The conclusion of Ivan’s day is restful. He lays in his bunk, careful not to drop cigarette ashes on the bunk below that might "burn the Captain’s stuff." He savors a bite of sausage, a gift from another prisoner for whom he has done a favor. And he tallies the day’s events and concludes that "it had been almost happy."

Early in Solzhenitsyn’s story there’s an exchange between prisoners over what time it is. Someone suggests it’s twelve o’clock already. "It must be," Ivan confirms, "The sun’s right overhead." There’s some argument, then the prisoners are informed that "there’s been a law passed [by the Soviet Government] and now the sun’s highest at one." Ivan wonders, "did the sun come under their laws too?"

Man’s laws are increasingly becoming incompatible with God’s laws in that they conflict with the concept of the free, uniquely individual person that is created in His image. To paraphrase Historian-Philosopher Will Durant’s famous quip: You can’t fool all the people, all the time but you can fool enough of the people enough of the time to either get elected or have your ideas passed into law. Bullies don’t wait for elections.
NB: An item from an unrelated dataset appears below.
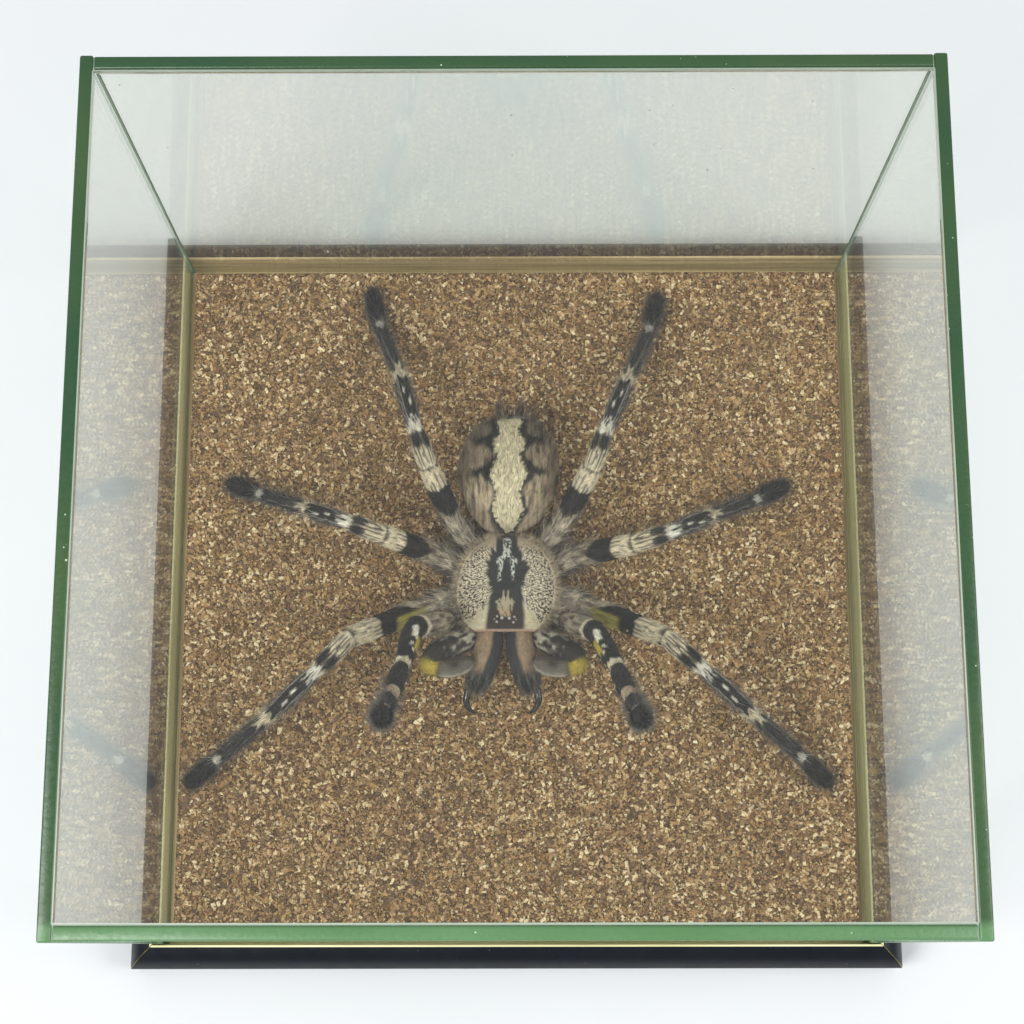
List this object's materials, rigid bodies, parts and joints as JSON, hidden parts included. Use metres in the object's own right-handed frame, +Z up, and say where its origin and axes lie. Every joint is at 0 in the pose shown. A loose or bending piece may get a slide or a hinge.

Evil lurks all around us.

In his book, Buckley writes, "The school is conceived as an extension of the arena in which battle is done, whereas, more properly, the teaching part of a college is the practice field on which the gladiators of the future are taught to use their weapons, are briefed in the wiles and stratagems of the enemy, and are inspired with the virtue of their cause in anticipation of the day when they will step forward and join in the struggle against error."

What time is it on your clock? Some would contend that it’s not even your clock, that it belongs to the collective. What do you or what will you do then? Will you kid yourself or try to recapture the haze of 1937? Will you sit and wait or get up and be a part of saving your freedoms before they’re gone and you don’t know where?